» **Given request**
Copy verbatim the block of lines in the entries below whose first line contains "What bpy script" and whose last line contains "wrapped round it.". Leave out all other lines.

» **Record excerpts**
※

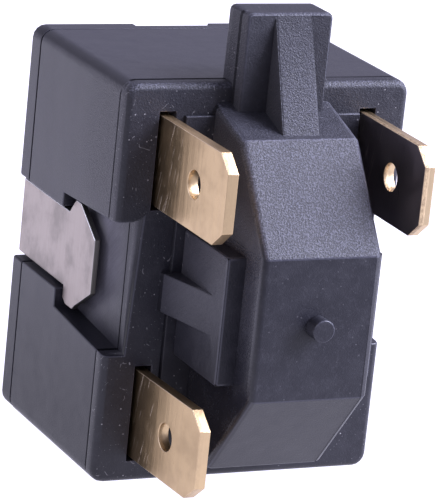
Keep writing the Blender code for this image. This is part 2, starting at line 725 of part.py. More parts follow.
def make_spring(name, side, rivet_heights):
    """Leaf spring from its riveted foot to the bowed crest that presses on the disc."""
    crest = FEATURE_SHIFT + side * (DISC_THICK / 2 + FIT)
    foot = side * FOOT_IN
    foot_front = TERMINAL_END - SPRING_FOOT_LENGTH
    crest_y = DISC_Y + SPRING_CREST_BEHIND
    curl_y = crest_y - SPRING_CURL_LENGTH
    line = [
        (foot, TERMINAL_END),
        (foot, foot_front),
        (crest + side * SPRING_CREST_BOW, crest_y + SPRING_CREST_HALF),
        (crest, crest_y),
        (crest + side * SPRING_CREST_BOW, crest_y - SPRING_CREST_HALF),
        (crest + side * SPRING_CURL_LIFT, curl_y),
    ]
    outline = strip(line, SPRING_THICK * side)
    low = STEP_Z - SPRING_FOOT_HEIGHT / 2
    high = STEP_Z + SPRING_FOOT_HEIGHT / 2
    spring = place(name, to_mesh(name, prism(outline, "Z", low, high)), "spring_steel")
    for label, start, end in (
        ("above", STEP_Z + SPRING_LEAF_HEIGHT / 2, high + SPRING_THICK),
        ("below", low - SPRING_THICK, STEP_Z - SPRING_LEAF_HEIGHT / 2),
    ):
        low_corner = (-EVERYWHERE, curl_y - SPRING_THICK, start)
        cut = block(low_corner, (EVERYWHERE, foot_front - SPRING_THICK, end))
        combine(spring, cut, f"{name}_{label}", "DIFFERENCE")
    for number, height in enumerate(rivet_heights, 1):
        rim = circle((RIVET_Y, height), RIVET_RADIUS + FIT, RIVET_FACETS)
        hole = prism(rim, "X", -EVERYWHERE, EVERYWHERE)
        combine(spring, hole, f"{name}_hole_{number}", "DIFFERENCE")
    return spring


def make_rivet(name, side, height):
    """Rivet, flush outside and with a round head inside."""
    head = FOOT_IN - FIT
    profile = [
        (0.0, BLADE_OUT),
        (RIVET_RADIUS, BLADE_OUT),
        (RIVET_RADIUS, head),
        (RIVET_HEAD_RADIUS, head),
        (RIVET_HEAD_RADIUS * 0.94, head - RIVET_HEAD * 0.45),
        (RIVET_HEAD_RADIUS * 0.60, head - RIVET_HEAD * 0.85),
        (0.0, head - RIVET_HEAD),
    ]
    points = [(side * x, RIVET_Y + radius, height) for radius, x in profile]
    form = turned(points, (0.0, RIVET_Y, height), (1.0, 0.0, 0.0), RIVET_FACETS)
    return place(name, to_mesh(name, form), "brass")


def main():
    """Empty the scene and build the relay."""
    for item in list(bpy.data.objects):
        bpy.data.objects.remove(item, do_unlink=True)
    carrier = bpy.data.objects.new(CARRIER, None)
    carrier.location.y = -MIDDLE_Y
    bpy.context.scene.collection.objects.link(carrier)
    finish("black_moulding", (0.030, 0.030, 0.036), 0.55)
    finish("bright_steel", (0.62, 0.58, 0.58), 0.35, 1.0)
    finish("spring_steel", (0.50, 0.50, 0.50), 0.30, 1.0)
    finish("brass", (0.72, 0.52, 0.33), 0.30, 1.0)
    finish("silvered_ceramic", (0.70, 0.70, 0.68), 0.45, 0.6)
    make_housing()
    make_cover()
    make_clip()
    run_leg = (UPPER_RIVET_Z - RIVET_HEAD_RADIUS - FIT, -1)
    supply_leg = (LOWER_RIVET_Z + RIVET_HEAD_RADIUS + FIT, 1)
    make_terminal("run_terminal", -1, UPPER_ROW_Z, RUN_REACH, RUN_LEAN, run_leg, True)
    make_terminal("start_terminal", 1, UPPER_ROW_Z, START_REACH, START_LEAN, run_leg, True)
    make_terminal("supply_terminal", -1, LOWER_ROW_Z, SUPPLY_REACH, SUPPLY_LEAN, supply_leg, False)
    make_grip("run_grip_spring", -1)
    make_grip("start_grip_spring", 1)
    make_disc()
    make_spring("run_contact_spring", -1, (UPPER_RIVET_Z, LOWER_RIVET_Z))
    make_spring("start_contact_spring", 1, (UPPER_RIVET_Z,))
    make_rivet("run_rivet", -1, UPPER_RIVET_Z)
    make_rivet("supply_rivet", -1, LOWER_RIVET_Z)
    make_rivet("start_rivet", 1, UPPER_RIVET_Z)


main()
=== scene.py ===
"""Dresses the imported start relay: moulded housing, stamped brass blades and a rolled steel clip.

Sizes are in millimetres unless a name says otherwise. A node of the frame that has the right form
keeps it: its piece is welded, its edges are broken as the tool left them, and it gets its finish.
"""

import json
import logging
import math
from dataclasses import dataclass, field
from enum import Enum
from typing import Any, Callable, Iterable, Mapping, Optional, Sequence, Union

import bmesh
import bpy
from mathutils import Matrix, Vector

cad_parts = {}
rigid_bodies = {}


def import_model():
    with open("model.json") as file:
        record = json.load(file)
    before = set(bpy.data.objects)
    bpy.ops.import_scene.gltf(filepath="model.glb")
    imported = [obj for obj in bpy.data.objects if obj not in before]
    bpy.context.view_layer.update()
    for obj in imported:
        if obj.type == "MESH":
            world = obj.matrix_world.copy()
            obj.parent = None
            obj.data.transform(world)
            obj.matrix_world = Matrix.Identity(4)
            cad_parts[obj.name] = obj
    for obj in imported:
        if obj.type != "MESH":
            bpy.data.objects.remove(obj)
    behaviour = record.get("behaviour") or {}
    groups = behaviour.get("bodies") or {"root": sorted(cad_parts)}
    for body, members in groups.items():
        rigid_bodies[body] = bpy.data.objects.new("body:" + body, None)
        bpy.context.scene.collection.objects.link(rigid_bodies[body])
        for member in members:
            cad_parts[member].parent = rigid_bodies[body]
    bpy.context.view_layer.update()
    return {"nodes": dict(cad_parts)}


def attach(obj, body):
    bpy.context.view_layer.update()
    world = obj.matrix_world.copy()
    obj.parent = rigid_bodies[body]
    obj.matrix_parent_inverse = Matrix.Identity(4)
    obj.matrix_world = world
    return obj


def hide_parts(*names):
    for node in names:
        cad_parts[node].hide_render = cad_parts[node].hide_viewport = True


LOG = logging.getLogger("start_relay")
MM = 0.001
ROOT = "root"
RIM = "rim"
SHEET = "sheet"
FRONT_DEPTH = 3.345
PARTING = 1.23 - FRONT_DEPTH
BLACK_FOR_LINES_AND_SHADE = (0.003, 0.003, 0.004)

Colour = tuple[float, float, float]
Number = Union[float, "Value"]
Span = tuple[float, float]
Test = Callable[[Vector], bool]


class Slot(Enum):
    """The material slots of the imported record."""

    MOULDING = "black_moulding"
    BRASS = "brass"
    CLIP_STEEL = "bright_steel"
    SPRING_STEEL = "spring_steel"
    CERAMIC = "silvered_ceramic"


class Axis(Enum):
    """The direction that rolling lines run along."""

    X = (1.0, 0.0, 0.0)
    Y = (0.0, 1.0, 0.0)
    Z = (0.0, 0.0, 1.0)


class Value:
    """One socket of a node tree, with the arithmetic that shader maths needs."""

    def __init__(self, graph: "Graph", socket: bpy.types.NodeSocket) -> None:
        """Wrap a socket.

        Args:
            graph: The graph that the socket belongs to.
            socket: The output socket that carries the value.
        """
        self.graph = graph
        self.socket = socket

    def math(self, operation: str, *others: Number) -> "Value":
        """Add a Math node that starts with this value.

        Args:
            operation: The Math node's operation.
            others: The values that follow this one.

        Returns:
            The node's result.
        """
        return self.graph.math(operation, self, *others)

    def __add__(self, other: Number) -> "Value":
        """Sum."""
        return self.math("ADD", other)

    __radd__ = __add__

    def __mul__(self, other: Number) -> "Value":
        """Product."""
        return self.math("MULTIPLY", other)

    __rmul__ = __mul__

    def __sub__(self, other: Number) -> "Value":
        """Difference."""
        return self.math("SUBTRACT", other)

    def __rsub__(self, other: Number) -> "Value":
        """Difference, with this value taken away."""
        return self.graph.math("SUBTRACT", other, self)

    def __abs__(self) -> "Value":
        """Size without its sign."""
        return self.math("ABSOLUTE")

    def above(self, low: float, high: float) -> "Value":
        """A soft step that rises from 0 at low to 1 at high.

        Args:
            low: Where the step starts.
            high: Where the step ends. It may lie under low, and the step then falls.

        Returns:
            The step's value, from 0 to 1.
        """
        settings = {"interpolation_type": "SMOOTHSTEP"}
        sockets = {"Value": self, "From Min": low, "From Max": high}
        return self.graph.node("ShaderNodeMapRange", settings, sockets)


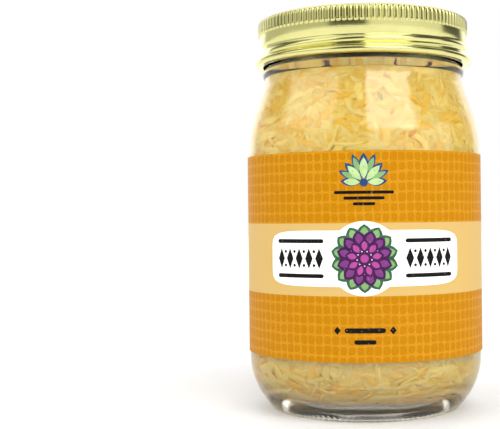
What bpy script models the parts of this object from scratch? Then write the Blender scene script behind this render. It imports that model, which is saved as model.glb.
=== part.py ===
"""A shut glass jar of sauerkraut with a gold metal screw lid and a paper label wrapped round it.

The jar stands on the XY plane with its axis on Z, and the front of the label faces -Y.
Lengths are in metres.
"""

import math
import random

import bmesh
import bpy
from mathutils import Matrix, Vector

NAME = "sauerkraut_jar"

# Glass jar: outer form, from the floor up
JAR_STEPS = 48
BODY_RADIUS = 0.04025
WALL = 0.0028
PUSH_UP_HEIGHT = 0.0022
PUSH_UP_EDGE_HEIGHT = 0.0015
PUSH_UP_RADIUS = 0.0268
BEARING_INNER_RADIUS = 0.0296
HEEL_RADIUS = 0.0255
HEEL_TOP = 0.0188
HEEL_EDGE_RADIUS = 0.0012
SHOULDER_START = 0.0875
SHOULDER_RADIUS = 0.0400
SHOULDER_SLOPE = math.radians(19.0)
NECK_RADIUS = 0.0341
NECK_FILLET = 0.0100
BEAD_Z = 0.1153
BEAD_RADIUS = 0.0351
BEAD_HALF_HEIGHT = 0.0014
BEAD_HALF_TURN = math.radians(64.0)
FINISH_RADIUS = 0.0338
RIM_Z = 0.1327
RIM_ROUND = 0.0010

# Glass jar: inner form
FLOOR_Z = 0.0052
FLOOR_CROWN = 0.0008
INNER_HEEL_RADIUS = 0.0200
INNER_HEEL_TURN = math.radians(78.0)
MOUTH_RADIUS = 0.0308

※

» **Result below**
What bpy script models the parts of this object from scratch? Then write the Blender scene script behind this render. It imports that model, which is saved as model.glb.
=== part.py ===
"""A shut glass jar of sauerkraut with a gold metal screw lid and a paper label wrapped round it.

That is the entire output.